Where does Homer come from? And why does Homer matter? His epic poems of war and suffering can still speak to us of the role of destiny in life, of cruelty, of humanity and its frailty, but why they do is a mystery. How can we be so intimate with something so distant?
In this passionate and deeply personal book, Adam Nicolson sets out to explain why these great ancient poems still have so much to say about what it is to be human, to love, lose, grow old and die.
THE MIGHTY DEAD is a journey of history and discovery, sewn together by the oldest stories we have – the Iliad and the Odyssey, which emerged from a time before the Greeks became Greek. As nomadic tribes of the northern steppe, they clashed with the sophisticated cities of the eastern Mediterranean. These poems tell us how we became who we are.
We witness a disputatious dinner in 19th-century Paris and Keats finding in Chapman’s Homer the inspiration to travel in the ‘realms of gold’. We go to Bosnia in the 1930s, with the god of Homer studies Milman Parry where oral poetry still thrived; to Spain to visit the possible site of Hades; to Troy, Ukraine, Syria and the islands of the Mediterranean; and to that most ancient of modern experiences, the open sea, in calm and storm.
Reflecting on fathers and sons, men and women, on the necessity for love and the violence of warriors, on peace and war, youth and old-age, Homer is the deep voice of Europe, as dark as Mavrodaphne and as glowingly alive as anything that has ever been.
‘Nicolson has written a beautiful study: full of insight, generosity and unaffected passion. The writing is exhilarating. This is a book about what Homer means to him and, in some profound way, about what life means to him. There is a wonderful sense of a community of readers of Homer handing on their insights through two millennia – of the dead talking to the living, of the taking up of a conversation that has never quieted’
– Charlotte Higgins, Guardian
‘A thrillingly energised book that travels to the real-life locations of the action … and shows how, at the molecular level, it transmits a whole worldview at once decipherable and dramatically strange … To read Homer is to be struck by what Nicolson calls ‘time-vertigo’ — and this book is one that holds your hand and encourages you to peer over the edge … [A] work of exhilarating enthusiasm … [it is] an experience of wonder digested and communicated in the completest and most generous possible way. To read it is to have a fat pair of Homeric jump-leads attached from Adam Nicolson’s sparking and crackling faculties of appreciation to your own’
– Sam Leith, Spectator
‘The fruit of year of obsession, [THE MIGHTY DEAD] is erudite, far-ranging in time and space, and provocative … This rich and adventurous book is Nicolson’s own odyssey … There is delight in following Nicolson’s travels and the course of his investigation into the Homeric world … his book [is] compelling … Nicolson’s enthusiasm enriching and his examination of the character of the two epics acute and fascinating. Homer matters because he can stimulate books such as this’

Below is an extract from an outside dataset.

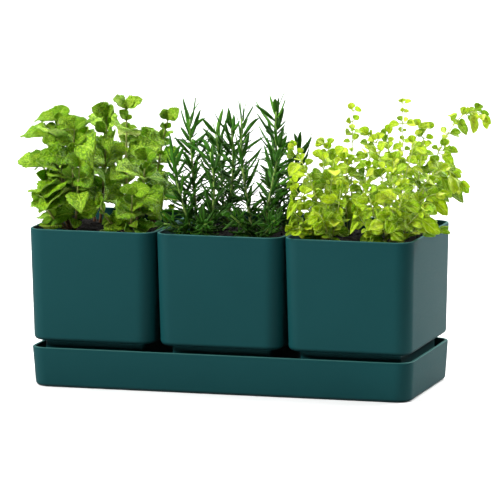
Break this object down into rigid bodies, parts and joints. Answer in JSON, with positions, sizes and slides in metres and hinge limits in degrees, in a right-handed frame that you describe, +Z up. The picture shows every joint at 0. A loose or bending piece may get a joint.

– Allan Massie, Literary Review
‘a joy to read… Nicolson has a gift for bringing the driest of archaeological data to life, through the sheer force of his prose.’
– Henry Power, Evening Standard
‘If Adam Nicolson’s book does not fit established literary categories, that is probably because it is something quite new: a piece of historical detective work that is as gripping as a thriller and as delicately constructed as a sonnet…
It is an astonishing tour de force that reveals Homer to be at once as ancient as papyrus and as modern as MTV.’